We taught my nephew to say “thank you” at a very young age. It was a family effort, and when he would forget he was prompted with raised eyebrows and a “What do you say?” He is now 7, but the lessons have continued for his younger brother, with the occasional exaggerated, “Could you please pass the butter? Thank you!” at the dinner table. He’ll catch on just like his brother did and soon the lessons will become less pronounced, the “thank yous” more second-nature.

During this month – dubbed “Teacher Appreciation” – I can’t help but think of these lessons and how important they are, not only for the young ones, but for us “older” ones, too. Is it really enough to dedicate a single month to showing teachers just how greatly they are appreciated? Absolutely not. We all know that. Teaching is a tremendously challenging occupation, one that does not get recognized nearly as much as it should. And it’s not just people on the “outside”; it’s us on the inside, too. When was the last time you showed gratitude for your students? Other teachers? For yourself?

When considering gratitude, you may think, “Well, I said thank you to my students yesterday for not kicking the stones on the playground.” Although it was probably much needed (we all need a gentle reminder from time to time), it’s not the thanks I’m talking about here. Instead, we can try finding ways to express genuine gratitude on a daily basis. Here are a few ideas to get you started.


Gratitude for your students

  • Post-its go a long way: A simple “Hey, great job yesterday!” stuck to a students’ desk in the morning can make all the difference. Want something a little greener? Try using a tool like ClassDojo to type a quick text to a student’s parent. It’ll be a great surprise!
  • Give your students voice: Taking the time to really hear someone is one of the highest forms of gratitude (and respect). Flipgrid is an easy way to provide students with opportunities to share their voice!
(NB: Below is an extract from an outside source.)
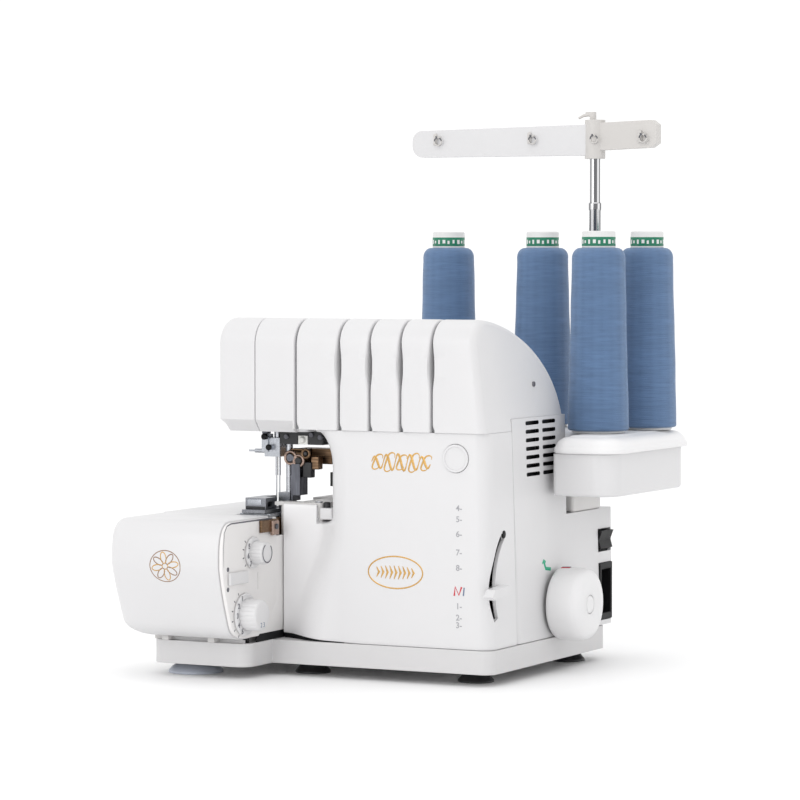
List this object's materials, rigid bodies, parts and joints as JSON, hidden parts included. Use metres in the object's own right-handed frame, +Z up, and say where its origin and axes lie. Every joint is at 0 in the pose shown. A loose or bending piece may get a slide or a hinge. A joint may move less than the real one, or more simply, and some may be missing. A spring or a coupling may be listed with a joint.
{
  "type": "serger overlock machine",
  "caption": "Tabletop overlock sewing machine with looper cover, dial panel, handwheel and a rear spool stand holding thread cones under a telescopic guide mast.",
  "frame": {"origin": "centre of the bounding box footprint, on the table under the feet", "axes": "+X to the machine's right where the handwheel is, +Y away from the operator, +Z up"},
  "size_m": [0.37, 0.3643, 0.475],
  "materials": {
    "belt_rubber": "moulded belt",
    "board": "solder-masked board",
    "bronze": "sintered bronze",
    "casting": "die-cast",
    "chrome": "polished",
    "dark_plastic": "matt moulded plastic",
    "dark_steel": "hardened",
    "foot_rubber": "soft moulded rubber",
    "lens": "frosted",
    "steel": "ground and polished",
    "thread": "wound sewing thread",
    "warm_plastic": "matt moulded plastic",
    "white_plastic": "satin moulded plastic"
  },
  "bodies": {
    "machine": {"base_plate": "warm_plastic", "feet": "foot_rubber", "frame_casting": "casting", "front_cover": "white_plastic", "rear_cover": "white_plastic", "head_cover": "white_plastic", "face_cover": "white_plastic", "vent_baffle": "dark_plastic", "bed_body": "warm_plastic", "dial_panel": "warm_plastic", "needle_bed": "warm_plastic", "needle_plate": "steel", "needle_carrier": "dark_plastic", "lamp": "lens", "tension_discs": "steel", "thread_rail": "dark_plastic", "looper_bracket": "steel", "lower_knife": "bronze", "circuit_board": "board", "motor": "steel", "shaft_bushes": "bronze", "drive_belt": "belt_rubber", "power_inlet": "dark_plastic", "screws": "steel", "stand_box": "white_plastic", "stand_lid": "white_plastic", "spool_pins": "white_plastic"},
    "wheel": {"handwheel": "white_plastic", "main_shaft": "steel", "shaft_pulley": "dark_plastic", "eccentrics": "steel"},
    "rotor": {"motor_pulley": "dark_plastic"},
    "needle_slide": {"needle_bar": "steel", "needle_clamp": "steel", "needles": "steel"},
    "presser": {"presser_bar": "steel", "presser_foot": "steel"},
    "lifter": {"presser_lifter": "dark_plastic"},
    "knife": {"upper_knife": "dark_steel", "knife_arm": "bronze"},
    "feed": {"feed_dogs": "dark_steel"},
    "looper_low": {"lower_looper": "steel"},
    "looper_high": {"upper_looper": "steel"},
    "front_door": {"looper_cover": "white_plastic"},
    "side_plate": {"cloth_plate": "white_plastic"},
    "length_knob": {"length_dial": "white_plastic"},
    "width_knob": {"width_dial": "white_plastic"},
    "latch": {"latch_slider": "white_plastic"},
    "feed_arm": {"feed_lever": "white_plastic"},
    "button": {"push_button": "white_plastic"},
    "rocker": {"power_rocker": "dark_plastic"},
    "mast_low": {"mast_tube": "chrome"},
    "mast_high": {"mast_rod": "chrome", "thread_bar": "white_plastic", "wire_guides": "steel"},
    "spool_1": {"cone_1": "thread"},
    "spool_2": {"cone_2": "thread"},
    "spool_3": {"cone_3": "thread"},
    "spool_4": {"cone_4": "thread"}
  },
  "joints": [
    {"name": "handwheel_turn", "type": "hinge", "parent": "machine", "child": "wheel", "pos_m": [0.1, 0.035, 0.0576], "axis": [1, 0, 0], "continuous": true},
    {"name": "motor_turn", "type": "hinge", "parent": "machine", "child": "rotor", "pos_m": [0.09, 0.096, 0.082], "axis": [1, 0, 0], "continuous": true},
    {"name": "needle_stroke", "type": "slide", "parent": "machine", "child": "needle_slide", "axis": [0, 0, 1], "range_m": [-0.012, 0.012]},
    {"name": "presser_lift", "type": "slide", "parent": "machine", "child": "presser", "axis": [0, 0, 1], "range_m": [0, 0.006]},
    {"name": "lifter_swing", "type": "hinge", "parent": "machine", "child": "lifter", "pos_m": [-0.072, 0, 0.2], "axis": [0, 1, 0], "range_deg": [0, 80]},
    {"name": "knife_swing", "type": "hinge", "parent": "machine", "child": "knife", "pos_m": [-0.04, -0.028, 0.181], "axis": [1, 0, 0], "range_deg": [-6, 6]},
    {"name": "feed_travel", "type": "slide", "parent": "machine", "child": "feed", "axis": [0, 1, 0], "range_m": [-0.002, 0.002]},
    {"name": "lower_looper_swing", "type": "hinge", "parent": "machine", "child": "looper_low", "pos_m": [-0.111, -0.06, 0.07], "axis": [0, 1, 0], "range_deg": [-12, 12]},
    {"name": "upper_looper_swing", "type": "hinge", "parent": "machine", "child": "looper_high", "pos_m": [-0.139, -0.06, 0.074], "axis": [0, 1, 0], "range_deg": [-10, 10]},
    {"name": "front_cover_open", "type": "hinge", "parent": "machine", "child": "front_door", "pos_m": [-0.134, -0.14, 0.037], "axis": [1, 0, 0], "range_deg": [0, 75]},
    {"name": "cloth_plate_open", "type": "hinge", "parent": "machine", "child": "side_plate", "pos_m": [-0.183, -0.02, 0.1146], "axis": [0, -1, 0], "range_deg": [0, 85]},
    {"name": "stitch_length_turn", "type": "hinge", "parent": "machine", "child": "length_knob", "pos_m": [-0.08, -0.145, 0.055], "axis": [1, 0, 0], "range_deg": [-120, 120]},
    {"name": "cutting_width_turn", "type": "hinge", "parent": "machine", "child": "width_knob", "pos_m": [-0.08, -0.131, 0.105], "axis": [1, 0, 0], "range_deg": [-90, 90]},
    {"name": "latch_travel", "type": "slide", "parent": "machine", "child": "latch", "axis": [0, 1, 0], "range_m": [-0.004, 0.004]},
    {"name": "feed_ratio_swing", "type": "hinge", "parent": "machine", "child": "feed_arm", "pos_m": [0.112, -0.03, 0.0765], "axis": [1, 0, 0], "range_deg": [-44, 18]},
    {"name": "button_press", "type": "slide", "parent": "machine", "child": "button", "axis": [0, 1, 0], "range_m": [0, 0.002], "stiffness_N_per_m": 300},
    {"name": "power_rock", "type": "hinge", "parent": "machine", "child": "rocker", "pos_m": [0.112, 0.1375, 0.1035], "axis": [0, 1, 0], "range_deg": [0, 6]},
    {"name": "mast_lower_slide", "type": "slide", "parent": "machine", "child": "mast_low", "axis": [0, 0, 1], "range_m": [-0.03, 0]},
    {"name": "mast_upper_slide", "type": "slide", "parent": "mast_low", "child": "mast_high", "axis": [0, 0, 1], "range_m": [-0.03, 0]},
    {"name": "cone_1_lift", "type": "slide", "parent": "machine", "child": "spool_1", "axis": [0, 0, 1], "range_m": [0, 0.06]},
    {"name": "cone_2_lift", "type": "slide", "parent": "machine", "child": "spool_2", "axis": [0, 0, 1], "range_m": [0, 0.06]},
    {"name": "cone_3_lift", "type": "slide", "parent": "machine", "child": "spool_3", "axis": [0, 0, 1], "range_m": [0, 0.06]},
    {"name": "cone_4_lift", "type": "slide", "parent": "machine", "child": "spool_4", "axis": [0, 0, 1], "range_m": [0, 0.06]}
  ],
  "couplings": [
    {"joint": "motor_turn", "follows": "handwheel_turn", "ratio": 2.75},
    {"joint": "lifter_swing", "follows": "presser_lift", "rad_per_m": 232.7}
  ]
}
Gratitude for your colleagues

  • Collaborate with the best of them: Got a real team mentality at your school? Maybe you’re in need of one? Google recently introduced the Team Drive and it makes sharing your ideas and resources that much more efficient. What better way to thank a fellow teacher than by sharing an idea?
  • Give credit where credit’s due: We all work hard, so when we are fresh out of ideas, we often find ourselves sorting through skads of them on Pinterest, Twitter, Facebook, the works. Show your thanks by sharing your find and t@gging the owner of the idea. (I personally LOVE getting @ed on Twitter!)

Gratitude for yourself

  • Star in a movie: I would venture to say that this is the most important kind of gratitude. As teachers, we are constantly celebrating our students’ progress, but we don’t always recognize our own. This recognition is essential to our growth as teachers and can serve us greatly in terms of feeling accomplished and happy in what we do. In order to observe growth, take advantage of available technology and record your teaching from time to time. (SWIVLs are great if you have the funds, but anything will do!) You will be surprised to see how much you grow on a weekly basis.
  • Time machine: Not feeling the video? Perusing your Google Drive can have a similar effect. It can be shocking to see how much you’ve created and utilized over the months. When was the last time you looked back with an attitude of gratitude? Do yourself the favor and take some time this week; go back and “star” the lessons you liked most, comment on those that needed a little tweaking. You’ll be that much more prepared for next year.

I realize that time is of the essence in the teaching world, but I can’t stress how important it is to honor your journey as a teacher. We spend so much of our time following a pacing calendar, grading assessments, spotting the “developings” on our observation reports. Take a moment to give yourself a pat on the back. Pick up a mocha instead of a coffee; do whatever you have to do to thank yourself for sticking it out and showing up every day for your students.